My backroad memorial
My favorite memories of my brother are of him in the driver's seat, tearing down dirt roads. So on nights when I miss him more than I can bear, I just turn up the radio, roll down the windows, and speed.
By Susan Straight
Read more: Susan Straight, Life
April 9, 2007 | About 10 times a year, I get completely airborne in my vehicle while speeding over the railroad tracks just past my daughters' elementary school a mile from our house.
The feeling of the van leaving the asphalt and the metal rails perpendicular to the tires, the whole body suspended for a moment -- and then, in my imagination gathering itself like an animal underneath me, legs curving while flying, and slamming back down on the other side -- is something I cannot give up, even though I am a single mother with three girls who lives a near-saintly daily existence of work and school runs and practice and laundry.

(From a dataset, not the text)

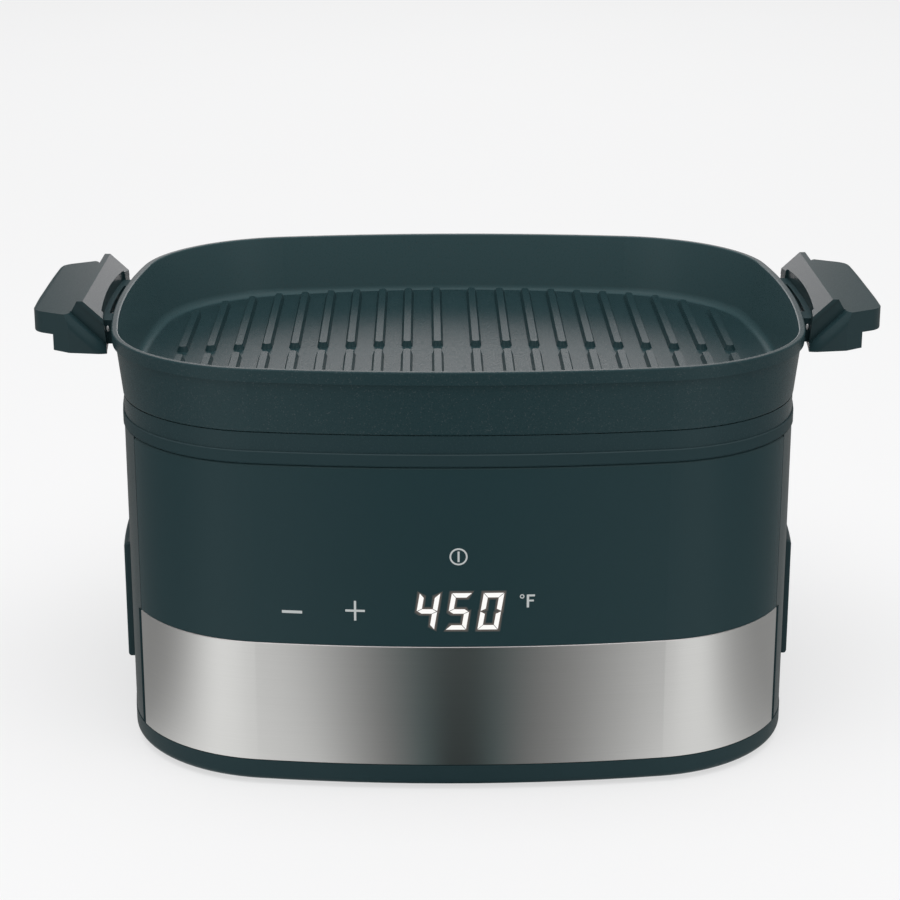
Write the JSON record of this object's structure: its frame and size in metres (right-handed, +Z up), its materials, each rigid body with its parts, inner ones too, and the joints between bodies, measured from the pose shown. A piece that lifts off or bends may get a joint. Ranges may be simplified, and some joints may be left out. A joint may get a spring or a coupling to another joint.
{
  "type": "air fryer grill",
  "caption": "Countertop grill with a fan-assisted heated base, touch front, steel band and a lift-off ridged grill pan with two side handles.",
  "frame": {"origin": "centre of the footprint, on the surface that the rubber feet stand on", "axes": "+X to the user's right, +Y to the rear, away from the touch front, +Z up"},
  "size_m": [0.432, 0.3038, 0.2238],
  "materials": {
    "pan_coating": "cast aluminium with a black non-stick coat",
    "handle_plastic": "satin black phenolic",
    "satin_black": "satin black moulding",
    "gloss_black": "glossy black panel",
    "seat_black": "glossy black heat-resistant moulding",
    "brushed_steel": "horizontally brushed",
    "plinth_black": "satin black moulding",
    "foot_rubber": "soft black",
    "bracket_black": "black enamelled steel",
    "plain_steel": "plain steel sheet and rod",
    "screw_steel": "zinc plated",
    "deck_sheet": "aluminised steel sheet",
    "element_sheath": "dark oxidised sheath",
    "mineral_pad": "pressed mineral fibre",
    "fan_aluminium": "plain aluminium",
    "fan_plastic": "dark moulding",
    "motor_case": "grey lacquer",
    "circuit_board": "green board",
    "display_dark": "dark diffuser",
    "part_plastic": "pale moulding",
    "fuse_metal": "tinned case"
  },
  "bodies": {
    "base": {"pan_seat_ring": "seat_black", "top_collar": "satin_black", "outer_housing": "satin_black", "front_fascia": "gloss_black", "steel_band": "brushed_steel", "base_plinth": "plinth_black", "rubber_feet": "foot_rubber", "housing_screws": "screw_steel", "side_grip_right": "satin_black", "side_grip_left": "satin_black", "rear_vent": "plinth_black", "cord_gland": "plinth_black", "heating_deck": "deck_sheet", "deck_insulation": "mineral_pad", "heating_element": "element_sheath", "element_clips": "plain_steel", "fan_guard": "plain_steel", "guard_posts": "plain_steel", "fan_motor": "motor_case", "motor_bracket": "plain_steel", "motor_screws": "screw_steel", "deck_screws": "screw_steel", "probe_holder": "plain_steel", "probe_spring": "plain_steel", "thermal_fuse": "fuse_metal", "control_board": "circuit_board", "display_module": "display_dark", "touch_pads": "part_plastic", "board_screws": "screw_steel", "power_board": "circuit_board", "power_board_screws": "screw_steel", "power_relay": "part_plastic", "filter_capacitor": "fan_aluminium", "power_transformer": "motor_case", "board_heat_sink": "fan_aluminium", "terminal_block": "part_plastic"},
    "pan": {"grill_pan": "pan_coating", "pan_handle_right": "handle_plastic", "pan_handle_left": "handle_plastic", "handle_bracket_right": "bracket_black", "handle_bracket_left": "bracket_black", "handle_screws": "screw_steel"},
    "rotor": {"motor_shaft": "plain_steel", "convection_fan": "fan_aluminium", "fan_nut": "screw_steel", "cooling_fan": "fan_plastic"},
    "probe": {"temperature_probe": "fan_aluminium"}
  },
  "joints": [
    {"name": "pan_lift", "type": "slide", "parent": "base", "child": "pan", "axis": [0, 0, 1], "range_m": [0, 0.12]},
    {"name": "fan_spin", "type": "hinge", "parent": "base", "child": "rotor", "pos_m": [0, 0, 0.1], "axis": [0, 0, 1], "continuous": true},
    {"name": "probe_press", "type": "slide", "parent": "base", "child": "probe", "axis": [0, 0, 1], "range_m": [-0.003, 0], "stiffness_N_per_m": 400, "springref_m": 0.004, "deforming": ["probe_spring"]}
  ]
}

The fact that my car is an 11-year-old green Mercury Villager van, with honor roll bumper stickers, and dents put in the body by hit-and-run idiots, doesn't negate the fact that my car has enough power to fly up over those tracks, to fly around curves on desert highways and orange grove dirt roads.
I speed up when I see the tracks, when it's late at night and I'm alone in the van after dropping someone off for a sleepover, or picking up something near midnight at the grocery store, when I feel so lonely for my old, sometimes-wild life and my gone brother that I have no other choice but to turn the radio to Van Halen or AC/DC and pretend he and I are still driving together and not giving a damn about safety or sanity or anything but the pounding music and blur outside our open windows.
The windows have to be open. Because that's how it always was.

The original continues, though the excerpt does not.